Wednesday, January 5, 2011
The caution this has scored into Mary Elizabeth has made her defensive and too private and limited her ambitions, despite her gifts as a musician. But Maze’s earthy fearlessness might be enough to carry them both forward toward lives lived bravely in an angry world that changes by the day.
Both of them are drawn to the enigmatic Georginea Ward, an aging idealist who taught at Berea sixty years ago, fell in love with a black man, and suddenly found herself renamed as a sister in a tiny Shaker community. Sister Georgia believes in discipline and simplicity, yes. But, more important, her faith is rooted in fairness and the long reach of unconditional love.
This is a novel about three generations of women and the love that makes families where none can be expected. -- Unbridled
There are a few things that I've come to expect from Unbridled Books -- books with striking covers, gorgeous writing, and best of all wonderful stories. Needless to say, my expectations are pretty high now that I've read quite a few of their books. So it came as no surprise to me when I thoroughly enjoyed STRANGER HERE BELOW by Joyce Hinnefeld.
A few years ago, I reviewed another one of Ms. Hinnefeld's novels called IN HOVERING FLIGHT. I was really impressed with Ms. Hinnefeld's writing and I even got blurbed on the paperback edition of the book! I have anxiously been awaiting her new novel for quite awhile now. And when I heard that I just might like it even more than IN HOVERING FLIGHT, I was pretty excited -- and at the same time a little hesitant because I didn't want to set myself up for disappointment.
No need to worry because I thought STRANGER HERE BELOW was excellent... and I actually did enjoy it even more than IN HOVERING FLIGHT. I loved so many things about this book, and I am now certain that Ms. Hinnefeld has major writing skills (not that I wasn't pretty sure of this already.) I thought the story was terrific, the characters were incredibly well developed, and Ms. Hinnefeld's prose was absolutely beautiful. This book encompassed so much of what I love about women's fiction. It focused on the family, friendship, relationships, and love.
STRANGER HERE BELOW tells the story of multiple generations of women from 1868 to 1968. The book covers a wide range of social issues including race relations and politics; however, it also touches on the complexity of relationships between women. The story begins with a letter from Maze to Mary Elizabeth, and the reader learns that these two women are no longer as close as they once were. I was immediately drawn into the story, and I just had to know what occurred that led to this estrangement.

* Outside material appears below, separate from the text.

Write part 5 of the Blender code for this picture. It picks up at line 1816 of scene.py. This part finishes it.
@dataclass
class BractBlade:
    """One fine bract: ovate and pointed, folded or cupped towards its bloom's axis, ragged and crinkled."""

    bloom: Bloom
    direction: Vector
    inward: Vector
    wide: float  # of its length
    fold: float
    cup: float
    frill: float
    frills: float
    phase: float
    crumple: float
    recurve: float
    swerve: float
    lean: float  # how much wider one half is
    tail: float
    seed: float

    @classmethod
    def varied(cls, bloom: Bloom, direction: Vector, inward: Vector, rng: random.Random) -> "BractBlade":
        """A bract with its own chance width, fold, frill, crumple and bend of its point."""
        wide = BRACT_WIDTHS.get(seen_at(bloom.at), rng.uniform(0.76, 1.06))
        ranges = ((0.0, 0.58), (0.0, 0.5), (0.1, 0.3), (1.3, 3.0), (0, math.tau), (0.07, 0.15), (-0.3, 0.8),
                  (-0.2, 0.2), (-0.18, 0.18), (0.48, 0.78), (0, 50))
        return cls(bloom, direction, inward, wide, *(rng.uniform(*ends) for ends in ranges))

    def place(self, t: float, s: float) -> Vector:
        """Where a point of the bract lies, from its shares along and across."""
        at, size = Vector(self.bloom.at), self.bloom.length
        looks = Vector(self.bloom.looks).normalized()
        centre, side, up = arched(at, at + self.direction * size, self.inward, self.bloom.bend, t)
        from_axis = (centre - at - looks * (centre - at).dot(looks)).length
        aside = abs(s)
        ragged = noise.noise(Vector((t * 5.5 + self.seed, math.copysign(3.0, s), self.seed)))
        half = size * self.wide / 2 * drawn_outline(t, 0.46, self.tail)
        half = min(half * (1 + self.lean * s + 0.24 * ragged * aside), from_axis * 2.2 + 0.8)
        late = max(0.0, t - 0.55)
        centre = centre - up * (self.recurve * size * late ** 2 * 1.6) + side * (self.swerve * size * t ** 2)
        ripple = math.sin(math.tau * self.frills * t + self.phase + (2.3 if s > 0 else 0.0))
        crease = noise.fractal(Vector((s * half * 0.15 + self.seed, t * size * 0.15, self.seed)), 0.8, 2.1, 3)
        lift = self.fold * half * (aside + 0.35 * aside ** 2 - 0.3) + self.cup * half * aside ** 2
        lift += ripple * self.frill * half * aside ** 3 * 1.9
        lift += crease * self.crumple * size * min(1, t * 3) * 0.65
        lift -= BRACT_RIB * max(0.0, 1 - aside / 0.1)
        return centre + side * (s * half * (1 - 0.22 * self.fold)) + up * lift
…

I admit that I was a little confused with how Ms. Hinnefeld decided to present the story. The book goes back and forth between the present and the past while also telling the stories of some very interesting women like Sister Georgia, Vista, and Sarah. In addition, the story is told in both third person narratives as well as letters. It was a bit confusing for me at first, but then I began to really appreciate how the story unfolded. I ended up loving the way she wove all of these women's stories together, and the recurring themes of strength, perseverance, and love appeared in each and every section. I also couldn't help but be reminded of how much our actions impact not only those of us that we see every day, but also those that come after us.

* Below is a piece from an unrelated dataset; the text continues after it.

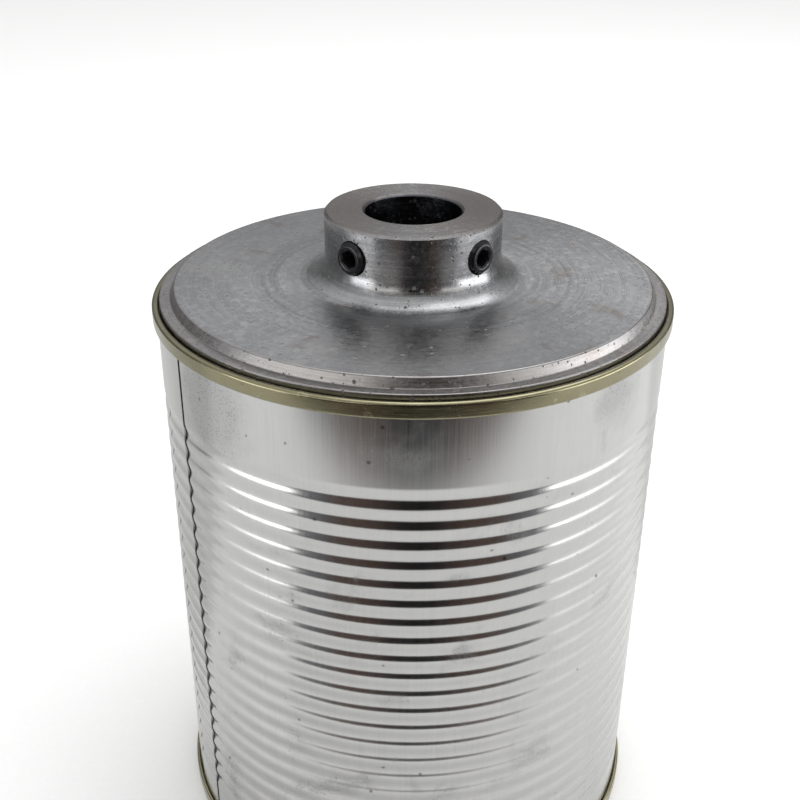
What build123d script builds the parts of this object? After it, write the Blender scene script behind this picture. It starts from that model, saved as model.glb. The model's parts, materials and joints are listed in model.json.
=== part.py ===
from build123d import *
import os
from math import degrees, radians, sqrt, tan

# A beaded three-piece food can with both ends double-seamed, and the steel seaming chuck that sits
# in its top end. Millimetres, +Z up. The origin is the middle of the ring that the can stands on.
# Azimuths are degrees about Z from the front (-Y), positive towards +X. Depths are measured from
# the crest of the nearer double seam, into the can.

# ---- can, overall ----
seam_radius = 51.6           # outside of the double seams
can_height = 119.06          # over both seams
seam_length = 3.0            # height of one double seam

# ---- sheet and seam build-up ----
end_sheet = 0.26             # thickness of the can ends
body_sheet = 0.24            # thickness of the can body
seam_gap = 0.04              # lacquer and compound film between the layers of a seam
crest_bend = 0.58            # bend of the seam's crest, on the outer face
compound_height = 0.26       # sealing compound under the crest
compound_side_gap = 0.12     # compound to the walls beside it
hook_cut_back = 0.39         # body hook's end to the floor of the end's curl
cover_hook_clearance = 0.35  # cover hook's end to the roof of the body's curl
curl_flat = 0.02             # straight stretch at the foot of the end's curl

# ---- beads ----
bead_count = 22
bead_depth = 0.35
groove_width = 1.75
plain_band = 16.7            # top of the can to the first bead
lower_plain_band = 11.06     # last bead to the foot of the can

# ---- side seam ----
side_seam_azimuth = -62.5    # middle of the lapped strip
side_seam_width = 10.6       # along the body's surface
side_seam_rise = 0.12        # how far the strip stands proud of the body
side_seam_end_gap = 0.4      # strip's ends to the double seams

# ---- can ends ----
countersink_depth = 4.2      # crest to the floor of the countersink
countersink_bend = 0.6
countersink_width = 6.81     # middle of the chuck wall to the foot of the outer step
outer_panel_rise = 0.55
outer_panel_width = 11.3     # flat ring between the two panel steps
inner_panel_rise = 0.55
panel_step = 1.1             # radial width of each panel step
panel_bend = 0.5

# ---- seaming chuck ----
bore_radius = 9.525
hub_radius = 17.46
hub_height = 16.15           # above the can's top
ledge_width = 2.08           # flat ring outside the foot of the plate's wall
plate_height = 2.7           # above the can's top
plate_wall_spread = 0.8      # the plate's wall leans out by this much down to the ledge
ledge_height = 0.9           # above the can's top
lip_clearance = 0.10         # lip to the end's chuck wall, at the ledge
lip_taper = 1.2              # degrees, so that the chuck lifts out
lip_foot_break = 0.9         # corner broken off the foot of the lip
lip_foot_width = 4.4         # flat ring that stands on the countersink's floor
relief_lean = 0.6
relief_clearance = 0.5       # underside of the plate to the end's panel
hub_fillet = 5.0
hub_chamfer = 0.5
bore_chamfer = 0.5
plate_round = 0.35
ledge_round = 0.15
foot_round = 0.2

# ---- set screws ----
screw_radius = 3.175
screw_length = 7.94
screw_pitch = 1.27
thread_depth = 0.62
thread_crest = 0.2           # width of a crest along the screw
thread_root = 0.3
screw_hole_clearance = 0.05
screw_height = 10.5          # above the can's top
screw_end_break = 0.475      # corner broken off the outer end
cup_rim_radius = 2.0
cup_radius = 1.6
cup_depth = 0.8
socket_across_flats = 3.175
socket_depth = 3.2
socket_chamfer = 0.25
screw_azimuths = {"left_set_screw": -41.0, "right_set_screw": 47.0}
screw_stand_out = {"left_set_screw": 1.0, "right_set_screw": 0.7}

# ---- radii of the seam's layers, each to the middle of its sheet ----
seam_wall = seam_radius - end_sheet / 2
body_hook = seam_wall - end_sheet / 2 - seam_gap - body_sheet / 2
cover_hook = body_hook - body_sheet / 2 - seam_gap - end_sheet / 2
body_wall = cover_hook - end_sheet / 2 - seam_gap - body_sheet / 2
chuck_wall = body_wall - body_sheet / 2 - seam_gap - end_sheet / 2

# ---- other values worked out ----
bead_pitch = (can_height - plain_band - lower_plain_band) / bead_count
outer_panel_radius = chuck_wall - countersink_width - panel_step
inner_panel_radius = outer_panel_radius - panel_step - outer_panel_width
lip_radius = chuck_wall - end_sheet / 2 - lip_clearance
plate_radius = lip_radius - ledge_width - plate_wall_spread
screw_end_radius = screw_radius - screw_end_break
curl_bend = (body_hook - body_wall) / 2
compound_depth = end_sheet + seam_gap
body_curl_depth = compound_depth + compound_height + seam_gap + body_sheet / 2
body_hook_depth = seam_length - end_sheet - hook_cut_back
panel_rise = outer_panel_rise + inner_panel_rise


def revolved(outline, arc=360):
    """Turn a closed outline, drawn as (radius, height), about the can's axis."""
    return revolve(Plane.XZ * make_face(outline), Axis.Z, arc)


def sheet_face(centre_line, thickness):
    """Section of a bent sheet, given the line along its middle."""
    return make_face(Wire(centre_line).offset_2d(thickness / 2, side=Side.BOTH))


def bead_lines(radius):
    """Middle line of the beaded band, downwards: rounded grooves joined by rounded ribs."""
    rib_width = bead_pitch - groove_width
    flank = radius - bead_depth * rib_width / bead_pitch
    top = can_height - plain_band
    lines = [TangentArc((radius, top), (flank, top - rib_width / 2), tangent=(0, -1))]
    for bead in range(bead_count):
        groove_top = top - rib_width / 2 - bead * bead_pitch
        groove_foot = groove_top - groove_width
        root = (radius - bead_depth, groove_top - groove_width / 2)
        lines.append(ThreePointArc((flank, groove_top), root, (flank, groove_foot)))
        if bead < bead_count - 1:
            crest = (radius, groove_foot - rib_width / 2)
            lines.append(ThreePointArc((flank, groove_foot), crest, (flank, groove_foot - rib_width)))
    foot = top - bead_count * bead_pitch
    lines.append(TangentArc((radius, foot), (flank, foot + rib_width / 2), tangent=(0, 1)))
    return lines


def beaded_line(radius, upper, lower):
    """Wall of the body at one radius: plain band, beads, plain band."""
    bead_top = can_height - plain_band
    bead_foot = bead_top - bead_count * bead_pitch
    lines = [Line((radius, upper), (radius, bead_top))]
    lines += bead_lines(radius)
    lines.append(Line((radius, bead_foot), (radius, lower)))
    return lines


def body_curl(level, inwards):
    """Rim of the body, turned out and over into the body hook; inwards is -1 at the top, 1 below."""
    shoulder = level + inwards * (body_curl_depth + curl_bend)
    crown = (body_wall + curl_bend, level + inwards * body_curl_depth)
    curl = ThreePointArc((body_wall, shoulder), crown, (body_hook, shoulder))
    hook = Line((body_hook, shoulder), (body_hook, level + inwards * body_hook_depth))
    return [curl, hook]


def make_side_seam():
    """Lapped strip of sheet that closes the rolled body, proud of it and beaded with it."""
    upper = can_height - seam_length - side_seam_end_gap
    lower = seam_length + side_seam_end_gap
    outer = body_wall + body_sheet / 2 + side_seam_rise
    lines = beaded_line(outer, upper, lower) + beaded_line(body_wall, upper, lower)
    lines.append(Line((body_wall, upper), (outer, upper)))
    lines.append(Line((body_wall, lower), (outer, lower)))
    arc = degrees(side_seam_width / outer)
    strip = revolved(Wire(lines), arc)
    return Rot(0, 0, side_seam_azimuth - 90 - arc / 2) * strip


def make_can_body():
    """Rolled cylinder with its beads, its side seam and the two rims that the ends hook under."""
    shoulder = body_curl_depth + curl_bend
    lines = body_curl(can_height, -1) + body_curl(0, 1)
    lines += beaded_line(body_wall, can_height - shoulder, shoulder)
    shell = revolve(Plane.XZ * sheet_face(lines, body_sheet), Axis.Z)
    return shell + make_side_seam()


def make_end(level, inwards):
    """One can end: panel, countersink, chuck wall, crest, seam wall and cover hook."""
    middle = end_sheet / 2
    floor = countersink_depth + middle
    outer_panel = floor - outer_panel_rise
    inner_panel = outer_panel - inner_panel_rise
    hook_end = body_curl_depth + body_sheet / 2 + cover_hook_clearance
    crest_middle_bend = crest_bend - middle
    hook_bend = (seam_wall - cover_hook - curl_flat) / 2
    stops = [
        (-panel_step, inner_panel),
        (inner_panel_radius, inner_panel),
        (inner_panel_radius + panel_step, outer_panel),
        (outer_panel_radius, outer_panel),
        (outer_panel_radius + panel_step, floor),
        (chuck_wall, floor),
        (chuck_wall, middle),
        (seam_wall, middle),
        (seam_wall, seam_length - middle),
        (cover_hook, seam_length - middle),
        (cover_hook, hook_end),
    ]
    bends = [panel_bend] * 4 + [countersink_bend] + [crest_middle_bend] * 2 + [hook_bend] * 2
    points = [(radius, level + inwards * depth) for radius, depth in stops]
    section = sheet_face(FilletPolyline(*points, radius=bends), end_sheet)
    beyond_axis = Pos(-seam_radius / 2, level) * Rectangle(seam_radius, 4 * countersink_depth)
    return revolve(Plane.XZ * (section - beyond_axis), Axis.Z)


def make_compound(level, inwards):
    """Ring of sealing compound between the crest of the end and the curl of the body."""
    inner = chuck_wall + end_sheet / 2 + compound_side_gap
    outer = seam_wall - end_sheet / 2 - compound_side_gap
    middle = level + inwards * (compound_depth + compound_height / 2)
    corner = compound_height / 2 - curl_flat / 2
    bead = Pos((inner + outer) / 2, middle) * RectangleRounded(outer - inner, compound_height, corner)
    return revolve(Plane.XZ * bead, Axis.Z)


def make_chuck():
    """Seaming chuck: bored hub, filleted to a plate whose lip fills the end's countersink."""
    foot = can_height - countersink_depth
    underside = foot + panel_rise + relief_clearance
    hub_top = can_height + hub_height
    plate_top = can_height + plate_height
    ledge = can_height + ledge_height
    lip_foot_top = foot + lip_foot_break
    lip_foot_radius = lip_radius - (ledge - lip_foot_top) * tan(radians(lip_taper))
    foot_radius = lip_foot_radius - lip_foot_break
    relief_radius = foot_radius - lip_foot_width
    corners = [
        ((bore_radius, underside + bore_chamfer), 0),
        ((bore_radius, hub_top - bore_chamfer), 0),
        ((bore_radius + bore_chamfer, hub_top), 0),
        ((hub_radius - hub_chamfer, hub_top), 0),
        ((hub_radius, hub_top - hub_chamfer), 0),
        ((hub_radius, plate_top), hub_fillet),
        ((plate_radius, plate_top), plate_round),
        ((plate_radius + plate_wall_spread, ledge), 0),
        ((lip_radius, ledge), ledge_round),
        ((lip_foot_radius, lip_foot_top), foot_round),
        ((foot_radius, foot), foot_round),
        ((relief_radius, foot), foot_round),
        ((relief_radius - relief_lean, underside), 0),
        ((bore_radius + bore_chamfer, underside), 0),
    ]
    points = [point for point, bend in corners]
    bends = [bend for point, bend in corners]
    chuck = revolved(FilletPolyline(*points, radius=bends, close=True))
    for azimuth in screw_azimuths.values():
        hole = Cylinder(screw_radius + screw_hole_clearance, 2 * hub_radius)
        chuck -= on_screw_axis(azimuth, hub_radius) * hole
    return chuck


def on_screw_axis(azimuth, radius):
    """Place on a set screw's axis, at a radius from the can's axis, with +Z pointing outwards."""
    outwards = Vector(0, -1, 0).rotate(Axis.Z, azimuth)
    along_screw = Plane(origin=outwards * radius, z_dir=outwards)
    return Pos(0, 0, can_height + screw_height) * along_screw.location


def make_set_screw(name):
    """Socket set screw with a cup point; its thread is drawn as one ring to each pitch."""
    root = screw_radius - thread_depth
    flank = (screw_pitch - thread_crest - thread_root) / 2
    first_crest = -(screw_radius - screw_end_radius)
    thread_end = -(screw_length - (root - cup_rim_radius))
    outline = [(0, 0), (screw_end_radius, 0), (screw_radius, first_crest)]
    ring_top = first_crest
    while ring_top - screw_pitch > thread_end:
        outline.append((screw_radius, ring_top - thread_crest))
        outline.append((root, ring_top - thread_crest - flank))
        outline.append((root, ring_top - thread_crest - flank - thread_root))
        ring_top -= screw_pitch
        outline.append((screw_radius, ring_top))
    outline.append((screw_radius, ring_top - thread_crest))
    outline.append((root, min(ring_top - thread_crest - flank, thread_end)))
    outline.append((cup_rim_radius, -screw_length))
    outline.append((cup_radius, -screw_length))
    outline.append((0, -screw_length + cup_depth))
    screw = revolved(Polyline(*outline, close=True))

    corner_radius = socket_across_flats / sqrt(3)
    socket = extrude(RegularPolygon(corner_radius, 6), -socket_depth)
    mouth = Pos(0, 0, -socket_chamfer / 2) * Cone(
        corner_radius - socket_chamfer / 2, corner_radius + socket_chamfer / 2, socket_chamfer
    )
    outer_end = hub_radius + screw_stand_out[name]
    return on_screw_axis(screw_azimuths[name], outer_end) * (screw - socket - mouth)


nodes = {
    "can_body": make_can_body(),
    "top_end": make_end(can_height, -1),
    "bottom_end": make_end(0, 1),
    "top_sealing_compound": make_compound(can_height, -1),
    "bottom_sealing_compound": make_compound(0, 1),
    "seaming_chuck": make_chuck(),
    "left_set_screw": make_set_screw("left_set_screw"),
    "right_set_screw": make_set_screw("right_set_screw"),
}
os.makedirs("parts", exist_ok=True)
for node, solid in nodes.items():
    export_step(solid, f"parts/{node}.step")
    print(node, round(solid.volume, 2))
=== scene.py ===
# %% [markdown]
# # A beaded food can with its seaming chuck
# A three-piece tinplate can stands closed. Both ends are gold-lacquered and double-seamed, and a turned
# steel seaming chuck sits in the countersink of the top end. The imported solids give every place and
# size. This file gives the pieces their smooth surfaces and their finish. Everything is in metres.

# %% Load the frame
import bpy
import bmesh
import json
from math import acos, asin, atan2, cos, pi, radians, sin, sqrt, tan
from mathutils import Matrix, Vector
from mathutils.geometry import delaunay_2d_cdt


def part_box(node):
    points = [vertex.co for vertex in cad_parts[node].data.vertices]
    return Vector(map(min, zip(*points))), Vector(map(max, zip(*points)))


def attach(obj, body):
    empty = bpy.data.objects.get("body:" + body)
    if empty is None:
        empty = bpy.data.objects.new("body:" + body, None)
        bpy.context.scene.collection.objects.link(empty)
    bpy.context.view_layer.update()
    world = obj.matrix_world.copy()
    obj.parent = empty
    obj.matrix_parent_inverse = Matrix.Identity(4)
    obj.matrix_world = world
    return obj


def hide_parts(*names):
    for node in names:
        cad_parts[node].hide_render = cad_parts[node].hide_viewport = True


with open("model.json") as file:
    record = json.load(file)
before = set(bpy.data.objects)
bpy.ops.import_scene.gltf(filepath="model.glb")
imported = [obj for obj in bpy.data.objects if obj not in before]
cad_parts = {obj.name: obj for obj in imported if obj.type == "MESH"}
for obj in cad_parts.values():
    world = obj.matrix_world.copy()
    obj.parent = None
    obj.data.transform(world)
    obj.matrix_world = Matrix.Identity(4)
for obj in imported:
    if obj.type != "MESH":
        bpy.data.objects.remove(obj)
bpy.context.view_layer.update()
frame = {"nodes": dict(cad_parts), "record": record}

# %% [markdown]
# The solids carry the sizes that other people's parts must meet, so those are read from the frame: the
# seams' radius, the can's height, the chuck's bore and the screws' axes. The rest are the small sizes
# of a standard can and of a turned chuck, named here once, in millimetres.

# %% Sizes
MM = 0.001
end_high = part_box("top_end")[1]
chuck_low, chuck_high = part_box("seaming_chuck")
mounts = {mount["name"]: mount for mount in frame["record"]["mounts"]}
joints = {joint["name"]: joint for joint in frame["record"]["behaviour"]["joints"]}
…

Another thing I really enjoyed about STRANGER HERE BELOW was how much history was included in the story. I'm thinking that the author did a great deal of research prior to writing this novel. The book covered a rather large time span, and many big (and not-so-big) events in the history of the United States were included. I thought the author did a wonderful job of bringing the 1960s South to life as well as showing the on-going issues with race in our country. In addition, I found that I really enjoyed learning about the Shaker community.
STRANGER HERE BELOW would make for a fascinating book club discussion. There is a reading guide available with thirteen questions which touches on many intriguing issues. Some of topics you might want to explore include the differences between men and women, society's expectations of women, friendships, mother/daughter relationships, faith, and racial relations. Your group might also want to explore the way the story was presented to see what worked (and maybe what didn't work) for them.
This book delved into many sad and serious topics; however, I didn't find that I was depressed when I finished reading it. In fact, I was left with a reminder of the strength of women throughout the generations and the beauty of female relationships. STRANGER HERE BELOW is a book to be treasured for many reasons, and I definitely recommend it.
I received an advanced reader copy of STRANGER HERE BELOW at BEA 2010.